§ TO BE DONE: Quote every line of the material beneath this one.

§ GIVEN MATERIAL:
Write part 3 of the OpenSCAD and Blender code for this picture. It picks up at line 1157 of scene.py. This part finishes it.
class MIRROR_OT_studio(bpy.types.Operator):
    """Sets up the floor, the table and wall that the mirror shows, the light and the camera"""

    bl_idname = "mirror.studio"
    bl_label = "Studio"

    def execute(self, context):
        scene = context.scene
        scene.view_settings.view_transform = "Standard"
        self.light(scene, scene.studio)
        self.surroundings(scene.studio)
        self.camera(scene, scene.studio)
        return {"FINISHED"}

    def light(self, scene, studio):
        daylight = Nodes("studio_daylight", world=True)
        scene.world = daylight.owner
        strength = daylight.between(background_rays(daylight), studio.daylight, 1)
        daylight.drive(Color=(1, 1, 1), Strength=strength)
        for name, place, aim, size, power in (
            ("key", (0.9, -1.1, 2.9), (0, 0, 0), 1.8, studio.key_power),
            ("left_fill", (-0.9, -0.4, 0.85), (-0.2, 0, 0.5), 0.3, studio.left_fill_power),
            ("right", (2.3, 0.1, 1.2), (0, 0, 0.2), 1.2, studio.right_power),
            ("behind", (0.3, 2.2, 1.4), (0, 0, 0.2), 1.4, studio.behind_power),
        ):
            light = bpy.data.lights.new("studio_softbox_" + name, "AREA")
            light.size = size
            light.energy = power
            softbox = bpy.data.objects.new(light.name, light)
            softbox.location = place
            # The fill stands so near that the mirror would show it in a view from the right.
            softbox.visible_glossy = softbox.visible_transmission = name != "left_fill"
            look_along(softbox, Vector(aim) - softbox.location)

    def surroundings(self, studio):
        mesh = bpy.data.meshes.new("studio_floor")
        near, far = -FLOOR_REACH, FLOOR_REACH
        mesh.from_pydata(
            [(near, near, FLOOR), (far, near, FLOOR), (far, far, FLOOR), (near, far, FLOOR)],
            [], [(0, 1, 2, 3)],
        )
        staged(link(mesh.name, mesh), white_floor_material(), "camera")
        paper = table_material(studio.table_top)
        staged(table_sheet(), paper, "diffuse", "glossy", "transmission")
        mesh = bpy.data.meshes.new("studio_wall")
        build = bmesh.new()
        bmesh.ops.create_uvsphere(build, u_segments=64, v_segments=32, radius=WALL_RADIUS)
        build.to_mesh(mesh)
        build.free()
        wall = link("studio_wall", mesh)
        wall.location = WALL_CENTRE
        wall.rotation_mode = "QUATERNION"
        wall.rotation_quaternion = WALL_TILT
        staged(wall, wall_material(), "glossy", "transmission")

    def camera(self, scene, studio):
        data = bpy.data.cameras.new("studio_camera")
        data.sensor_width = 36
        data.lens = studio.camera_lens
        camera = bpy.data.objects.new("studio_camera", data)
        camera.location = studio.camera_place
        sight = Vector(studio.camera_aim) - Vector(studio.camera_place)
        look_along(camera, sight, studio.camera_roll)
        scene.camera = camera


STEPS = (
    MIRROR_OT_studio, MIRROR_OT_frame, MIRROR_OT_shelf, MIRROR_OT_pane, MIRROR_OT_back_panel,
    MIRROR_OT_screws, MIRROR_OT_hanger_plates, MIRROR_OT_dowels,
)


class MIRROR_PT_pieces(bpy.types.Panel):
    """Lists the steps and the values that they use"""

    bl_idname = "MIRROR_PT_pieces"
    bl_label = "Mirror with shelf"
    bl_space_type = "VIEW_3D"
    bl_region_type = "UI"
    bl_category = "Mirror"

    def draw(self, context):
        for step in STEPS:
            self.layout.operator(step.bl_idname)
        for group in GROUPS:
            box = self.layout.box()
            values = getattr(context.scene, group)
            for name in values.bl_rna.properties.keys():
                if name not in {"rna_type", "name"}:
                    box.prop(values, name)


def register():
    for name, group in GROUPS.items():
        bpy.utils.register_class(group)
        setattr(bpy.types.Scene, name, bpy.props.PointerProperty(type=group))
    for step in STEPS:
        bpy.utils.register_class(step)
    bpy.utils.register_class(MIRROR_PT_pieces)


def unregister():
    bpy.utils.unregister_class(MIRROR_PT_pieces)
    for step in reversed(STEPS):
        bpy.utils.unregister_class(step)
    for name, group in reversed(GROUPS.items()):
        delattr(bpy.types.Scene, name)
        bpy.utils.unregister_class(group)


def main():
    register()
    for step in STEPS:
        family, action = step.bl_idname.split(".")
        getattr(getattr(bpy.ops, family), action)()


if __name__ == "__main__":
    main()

§ FINAL ANSWER:
Write part 3 of the OpenSCAD and Blender code for this picture. It picks up at line 1157 of scene.py. This part finishes it.
class MIRROR_OT_studio(bpy.types.Operator):
    """Sets up the floor, the table and wall that the mirror shows, the light and the camera"""

    bl_idname = "mirror.studio"
    bl_label = "Studio"

    def execute(self, context):
        scene = context.scene
        scene.view_settings.view_transform = "Standard"
        self.light(scene, scene.studio)
        self.surroundings(scene.studio)
        self.camera(scene, scene.studio)
        return {"FINISHED"}

    def light(self, scene, studio):
        daylight = Nodes("studio_daylight", world=True)
        scene.world = daylight.owner
        strength = daylight.between(background_rays(daylight), studio.daylight, 1)
        daylight.drive(Color=(1, 1, 1), Strength=strength)
        for name, place, aim, size, power in (
            ("key", (0.9, -1.1, 2.9), (0, 0, 0), 1.8, studio.key_power),
            ("left_fill", (-0.9, -0.4, 0.85), (-0.2, 0, 0.5), 0.3, studio.left_fill_power),
            ("right", (2.3, 0.1, 1.2), (0, 0, 0.2), 1.2, studio.right_power),
            ("behind", (0.3, 2.2, 1.4), (0, 0, 0.2), 1.4, studio.behind_power),
        ):
            light = bpy.data.lights.new("studio_softbox_" + name, "AREA")
            light.size = size
            light.energy = power
            softbox = bpy.data.objects.new(light.name, light)
            softbox.location = place
            # The fill stands so near that the mirror would show it in a view from the right.
            softbox.visible_glossy = softbox.visible_transmission = name != "left_fill"
            look_along(softbox, Vector(aim) - softbox.location)

    def surroundings(self, studio):
        mesh = bpy.data.meshes.new("studio_floor")
        near, far = -FLOOR_REACH, FLOOR_REACH
        mesh.from_pydata(
            [(near, near, FLOOR), (far, near, FLOOR), (far, far, FLOOR), (near, far, FLOOR)],
            [], [(0, 1, 2, 3)],
        )
        staged(link(mesh.name, mesh), white_floor_material(), "camera")
        paper = table_material(studio.table_top)
        staged(table_sheet(), paper, "diffuse", "glossy", "transmission")
        mesh = bpy.data.meshes.new("studio_wall")
        build = bmesh.new()
        bmesh.ops.create_uvsphere(build, u_segments=64, v_segments=32, radius=WALL_RADIUS)
        build.to_mesh(mesh)
        build.free()
        wall = link("studio_wall", mesh)
        wall.location = WALL_CENTRE
        wall.rotation_mode = "QUATERNION"
        wall.rotation_quaternion = WALL_TILT
        staged(wall, wall_material(), "glossy", "transmission")

    def camera(self, scene, studio):
        data = bpy.data.cameras.new("studio_camera")
        data.sensor_width = 36
        data.lens = studio.camera_lens
        camera = bpy.data.objects.new("studio_camera", data)
        camera.location = studio.camera_place
        sight = Vector(studio.camera_aim) - Vector(studio.camera_place)
        look_along(camera, sight, studio.camera_roll)
        scene.camera = camera


STEPS = (
    MIRROR_OT_studio, MIRROR_OT_frame, MIRROR_OT_shelf, MIRROR_OT_pane, MIRROR_OT_back_panel,
    MIRROR_OT_screws, MIRROR_OT_hanger_plates, MIRROR_OT_dowels,
)


class MIRROR_PT_pieces(bpy.types.Panel):
    """Lists the steps and the values that they use"""

    bl_idname = "MIRROR_PT_pieces"
    bl_label = "Mirror with shelf"
    bl_space_type = "VIEW_3D"
    bl_region_type = "UI"
    bl_category = "Mirror"

    def draw(self, context):
        for step in STEPS:
            self.layout.operator(step.bl_idname)
        for group in GROUPS:
            box = self.layout.box()
            values = getattr(context.scene, group)
            for name in values.bl_rna.properties.keys():
                if name not in {"rna_type", "name"}:
                    box.prop(values, name)


def register():
    for name, group in GROUPS.items():
        bpy.utils.register_class(group)
        setattr(bpy.types.Scene, name, bpy.props.PointerProperty(type=group))
    for step in STEPS:
        bpy.utils.register_class(step)
    bpy.utils.register_class(MIRROR_PT_pieces)


def unregister():
    bpy.utils.unregister_class(MIRROR_PT_pieces)
    for step in reversed(STEPS):
        bpy.utils.unregister_class(step)
    for name, group in reversed(GROUPS.items()):
        delattr(bpy.types.Scene, name)
        bpy.utils.unregister_class(group)


def main():
    register()
    for step in STEPS:
        family, action = step.bl_idname.split(".")
        getattr(getattr(bpy.ops, family), action)()


if __name__ == "__main__":
    main()